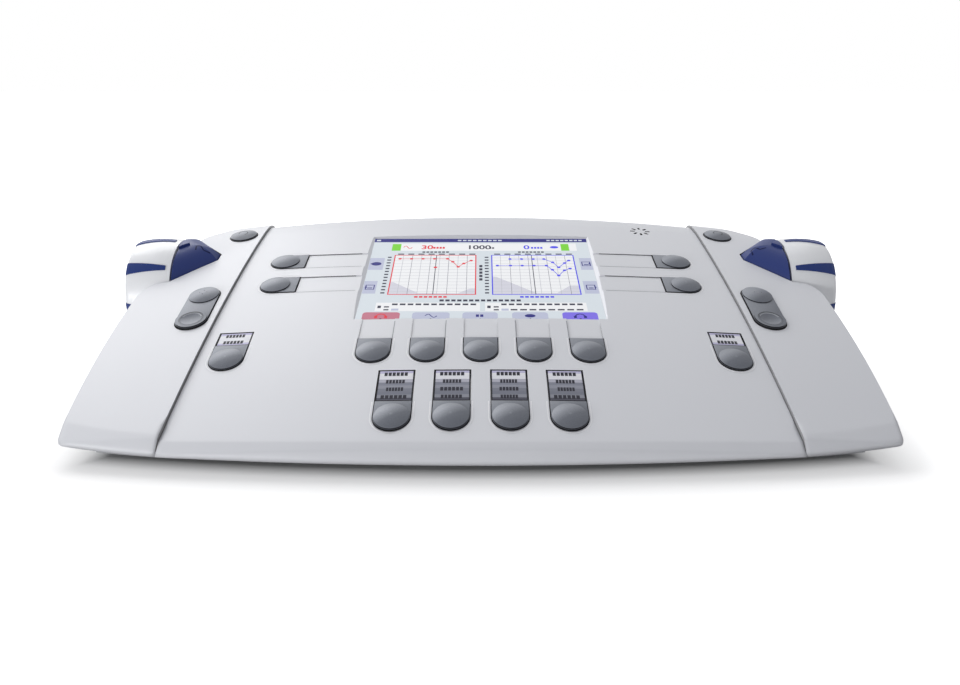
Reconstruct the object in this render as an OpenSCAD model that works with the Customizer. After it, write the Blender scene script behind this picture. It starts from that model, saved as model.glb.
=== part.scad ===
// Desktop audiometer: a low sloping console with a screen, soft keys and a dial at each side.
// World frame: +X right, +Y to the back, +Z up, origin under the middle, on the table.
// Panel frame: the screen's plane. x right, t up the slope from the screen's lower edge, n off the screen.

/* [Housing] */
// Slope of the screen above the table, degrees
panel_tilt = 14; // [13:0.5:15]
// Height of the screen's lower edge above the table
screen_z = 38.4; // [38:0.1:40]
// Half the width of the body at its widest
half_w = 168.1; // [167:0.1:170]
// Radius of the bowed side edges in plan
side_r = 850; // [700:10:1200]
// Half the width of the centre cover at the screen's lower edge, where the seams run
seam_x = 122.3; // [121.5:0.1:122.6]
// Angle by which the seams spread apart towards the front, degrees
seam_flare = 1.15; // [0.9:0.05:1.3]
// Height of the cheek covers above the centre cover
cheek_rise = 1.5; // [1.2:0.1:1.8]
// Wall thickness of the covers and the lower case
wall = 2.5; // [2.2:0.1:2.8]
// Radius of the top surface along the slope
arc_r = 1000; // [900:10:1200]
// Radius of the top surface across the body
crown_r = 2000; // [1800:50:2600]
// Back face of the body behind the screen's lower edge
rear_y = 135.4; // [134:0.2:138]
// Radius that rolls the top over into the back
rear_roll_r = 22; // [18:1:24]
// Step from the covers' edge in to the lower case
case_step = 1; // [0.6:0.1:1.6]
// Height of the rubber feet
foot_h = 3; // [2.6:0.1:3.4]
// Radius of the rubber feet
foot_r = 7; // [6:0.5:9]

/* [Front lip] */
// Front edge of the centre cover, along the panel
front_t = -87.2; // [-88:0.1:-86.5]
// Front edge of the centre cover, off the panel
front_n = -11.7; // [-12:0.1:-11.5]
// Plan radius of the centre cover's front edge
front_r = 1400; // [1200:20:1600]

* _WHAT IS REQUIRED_
Report each line in the data that holds the word "with".

* _RESPONSE FOR THIS EXERCISE_
Reconstruct the object in this render as an OpenSCAD model that works with the Customizer. After it, write the Blender scene script behind this picture. It starts from that model, saved as model.glb.
// Desktop audiometer: a low sloping console with a screen, soft keys and a dial at each side.